Musicalement Bleu Gospel est nourrit de plusieurs influences. Des influences qui balancent entre plusieurs couleurs de rap bien évidemment mais pas que, si le projet s’appelle Bleu Gospel ce n’est pas un hasard. Les sonorités gospel font parti intégrantes de la narration sonore de l’EP. A l’intérieur même des morceaux, les textures musicales et les sonorités changent ou évoluent. Sur Bleu Gospel Tuerie est mis en musique par plusieurs beatmakers. Le beatmaker Kedyi apparaît aux manettes de plusieurs morceaux. Il coproduit PRÊCHE! avec Oscar Emch. Morceau avec plusieurs textures musicales, d’abord une 1ère partie à la couleur de musique d’église baptiste afro américaine, qui accompagne le prêcheur, suivi d’une 2ème partie où la prod joue sur une instru rap mais avec une nuance soulfull jazzy. Silence est également produit par Kedyi, ici il joue sur une texture de drums plutôt chaude, il table plutôt sur ce titre, sur une prod minimaliste qui laisse aux protagonistes (Tuerie et Léonie Bardot) toute la place à leur interprétation. Le givre et le vent est produit à plusieurs mains dont celles de Kedyi, Steve Yameogo et Guillaume Pernot, ici le trio s’attelle à une prod à la couleur Boom-Bap saupoudrée d’une touche jazzy. L’auditrice/auditeur retrouve aussi d’autres artificiers tels que Ryan Koffi qui lui officie sur la prod du très intense Tiroir Bleu, auquel il apporte trois textures musicales. Cette prod en triptyque, s’adapte parfaitement et donne une assise en plus solide aux propos de Tuerie, ce qui participe à l’intensité de la narration, à l’intensité de l’interprétation du titre. Il coproduit également le titre Low avec Noam Wolf, où on retrouve un sample du morceau He’s got the whole world in his hands de l’immense Nina Simone, avec ce piano qui appelle à une certaine mélancolie. Sur Sublime, on retrouve une prod organique composée par Pee Magnum chaque instrument qui participe à la construction de la prod est audible ce qui ramène une chaleur enveloppante au titre. Quant à Puff produit par Har2nok, il se construit au tour d’une prod avec une douce couleur psychédélique qui reste toutefois planante.

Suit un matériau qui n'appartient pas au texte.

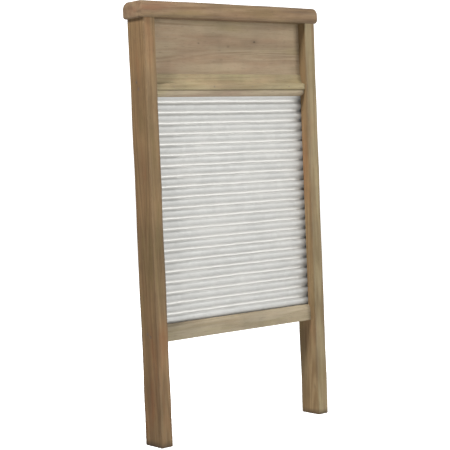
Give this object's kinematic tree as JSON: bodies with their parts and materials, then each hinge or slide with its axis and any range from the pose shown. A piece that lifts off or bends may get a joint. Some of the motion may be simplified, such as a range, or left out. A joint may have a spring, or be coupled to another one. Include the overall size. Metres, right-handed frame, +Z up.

Tuerie sur Bleu Gospel fait preuve de polyvalence dans ses flows. Flows qui sont au service de l’interprétation des morceaux l’exemple parfait pour illustrer ce fait c’est le titre Tiroir Bleu. Tout au long de Bleu Gospel, Tuerie fait montre d’une polyvalence esthétique. Il oscille entre du « spoken word » de prêcheur comme sur le 1er couplet de PRÊCHE! et un rap somme toute plus traditionnel comme sur Le givre et le vent. Tout ceci en passant par des flows plus rappotés ou encore par la chanson dans sa plus pure expression. L’artiste se permet même des passage complètement à cappella toujours sur Le givre et le vent, où sa maîtrise de sa voix se fait sentir. Cette maîtrise d’un large spectre de flows, de textures et d’interprétations, donne vie à cette atmosphère qui happe les auditrices/auditeurs.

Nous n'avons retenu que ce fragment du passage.